Working for Justice in West Harlem
New York, 1994 - present day

Photo of advocates from West Harlem Environmental Action
Advocates from the community group West Harlem Environmental Action, at a New York City event.

The Challenge: New York City's West Harlem community, like many other low-income communities of color around the nation, has faced health risks and other environmental injustices that wealthy neighborhoods rarely encounter -- odors from a poorly managed sewage treatment plant, increased air pollution from a proposed bus depot, and exposure to toxic chemicals from the pesticides used in public housing. The community found a rallying point in the poorly managed North River Sewage Treatment Plant, which had been spewing foul odors and causing respiratory problems for local residents since opening in 1986. West Harlem Environmental Action (WE ACT) formed in 1988 as an all-volunteer group to address the problems caused by the sewage plant and proposed bus depot.

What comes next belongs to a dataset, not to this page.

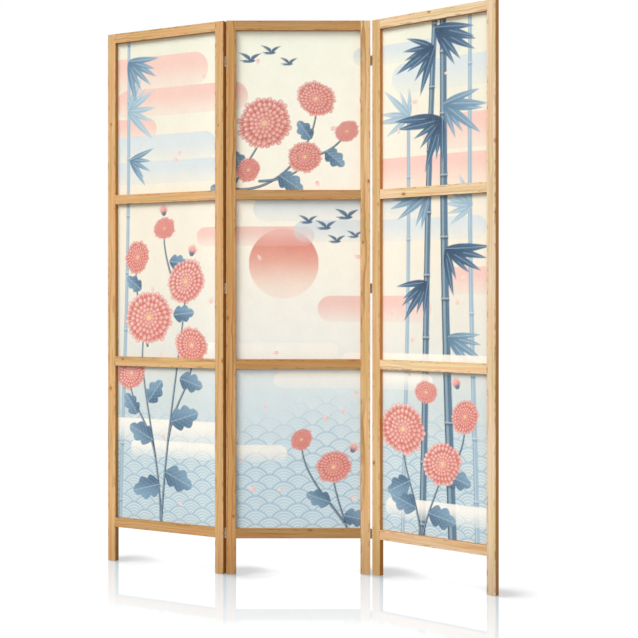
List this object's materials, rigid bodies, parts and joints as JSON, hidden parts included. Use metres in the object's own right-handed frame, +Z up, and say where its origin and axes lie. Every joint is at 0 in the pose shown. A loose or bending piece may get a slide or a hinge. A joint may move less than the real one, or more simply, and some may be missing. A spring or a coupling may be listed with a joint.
{
  "type": "folding screen",
  "caption": "Folding room screen of hinged wooden panels with printed canvas cells, standing on its stile ends in a zig-zag.",
  "frame": {"origin": "on the floor under the middle of the plan box round the standing screen", "axes": "+Z up, the printed front faces towards -Y, the panel that folds back is at -X and the one that folds forward at +X"},
  "size_m": [1.203, 0.518, 1.71],
  "materials": {
    "frame_pine": "clear satin varnish on pine",
    "dowel_beech": "plain beech, glued",
    "print_canvas": "matt printed canvas",
    "hinge_steel": "zinc plated",
    "brad_steel": "bright wire"
  },
  "bodies": {
    "middle_panel": {"left_joint_inner_screws": "hinge_steel", "left_lower_hinge_inner_leaf": "hinge_steel", "left_lower_hinge_pin": "hinge_steel", "left_middle_hinge_inner_leaf": "hinge_steel", "left_middle_hinge_pin": "hinge_steel", "left_upper_hinge_inner_leaf": "hinge_steel", "left_upper_hinge_pin": "hinge_steel", "middle_panel_back_beads": "frame_pine", "middle_panel_bead_brads": "brad_steel", "middle_panel_bottom_rail": "frame_pine", "middle_panel_left_stile": "frame_pine", "middle_panel_lower_mid_rail": "frame_pine", "middle_panel_lower_print": "print_canvas", "middle_panel_middle_print": "print_canvas", "middle_panel_rail_dowels": "dowel_beech", "middle_panel_right_stile": "frame_pine", "middle_panel_top_rail": "frame_pine", "middle_panel_upper_mid_rail": "frame_pine", "middle_panel_upper_print": "print_canvas", "right_joint_inner_screws": "hinge_steel", "right_lower_hinge_inner_leaf": "hinge_steel", "right_lower_hinge_pin": "hinge_steel", "right_middle_hinge_inner_leaf": "hinge_steel", "right_middle_hinge_pin": "hinge_steel", "right_upper_hinge_inner_leaf": "hinge_steel", "right_upper_hinge_pin": "hinge_steel"},
    "left_panel": {"left_joint_outer_screws": "hinge_steel", "left_lower_hinge_outer_leaf": "hinge_steel", "left_middle_hinge_outer_leaf": "hinge_steel", "left_panel_back_beads": "frame_pine", "left_panel_bead_brads": "brad_steel", "left_panel_bottom_rail": "frame_pine", "left_panel_left_stile": "frame_pine", "left_panel_lower_mid_rail": "frame_pine", "left_panel_lower_print": "print_canvas", "left_panel_middle_print": "print_canvas", "left_panel_rail_dowels": "dowel_beech", "left_panel_right_stile": "frame_pine", "left_panel_top_rail": "frame_pine", "left_panel_upper_mid_rail": "frame_pine", "left_panel_upper_print": "print_canvas", "left_upper_hinge_outer_leaf": "hinge_steel"},
    "right_panel": {"right_joint_outer_screws": "hinge_steel", "right_lower_hinge_outer_leaf": "hinge_steel", "right_middle_hinge_outer_leaf": "hinge_steel", "right_panel_back_beads": "frame_pine", "right_panel_bead_brads": "brad_steel", "right_panel_bottom_rail": "frame_pine", "right_panel_left_stile": "frame_pine", "right_panel_lower_mid_rail": "frame_pine", "right_panel_lower_print": "print_canvas", "right_panel_middle_print": "print_canvas", "right_panel_rail_dowels": "dowel_beech", "right_panel_right_stile": "frame_pine", "right_panel_top_rail": "frame_pine", "right_panel_upper_mid_rail": "frame_pine", "right_panel_upper_print": "print_canvas", "right_upper_hinge_outer_leaf": "hinge_steel"}
  },
  "joints": [
    {"name": "left_fold", "type": "hinge", "parent": "middle_panel", "child": "left_panel", "pos_m": [-0.20149, 0.04775, 0.883], "axis": [0, 0, 1], "range_deg": [-151.5, 28.5]},
    {"name": "right_fold", "type": "hinge", "parent": "middle_panel", "child": "right_panel", "pos_m": [0.24656, 0.02775, 0.883], "axis": [0, 0, 1], "range_deg": [-140, 40]}
  ]
}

Working Together: Despite years of talks, public demonstrations and scientific documentation of the problems caused by the plant, the city remained unresponsive to the needs of West Harlem residents. "Basically, the city was giving them the run-around," says NRDC senior attorney Eric Goldstein. Goldstein and NRDC joined WE ACT in a lawsuit against the city in 1992. The case ended in a $1.1 million settlement, and gave the community legal leverage to force improvements to the plant. The settlement money was put into a trust fund to address the community's environmental and health problems. WE ACT hired its first three permanent staff members with a grant from the fund and is now a leading environmental justice organization in the region. Goldstein was invited to join the WE ACT board and the two groups continue to collaborate on environmental justice issues.

Today: In recent years, NRDC and WE ACT have been working together to reduce children's exposure to harmful pesticides in public housing. In October 2003, NRDC partnered with several groups, including WE ACT and the Children's Environmental Health Network, and petitioned the Department of Housing and Urban Development (HUD) to avoid toxic pesticides and implement integrated pest management in its 1.3 million public housing units. And in August of 2005, thanks to another WE ACT/NRDC lawsuit, a federal judge found that the Environmental Protection Agency had failed to protect children from exposure to rat poisons, and directed the agency to require chemical manufacturers to strengthen safeguards with the use of protective measures such as a bittering agent. "This court victory marks an important step towards protecting children in communities of color," said Peggy Shepard, founder and executive director of WE ACT. "The basic safety measure required by the court today will protect children from poisoning while still allowing communities to control rats."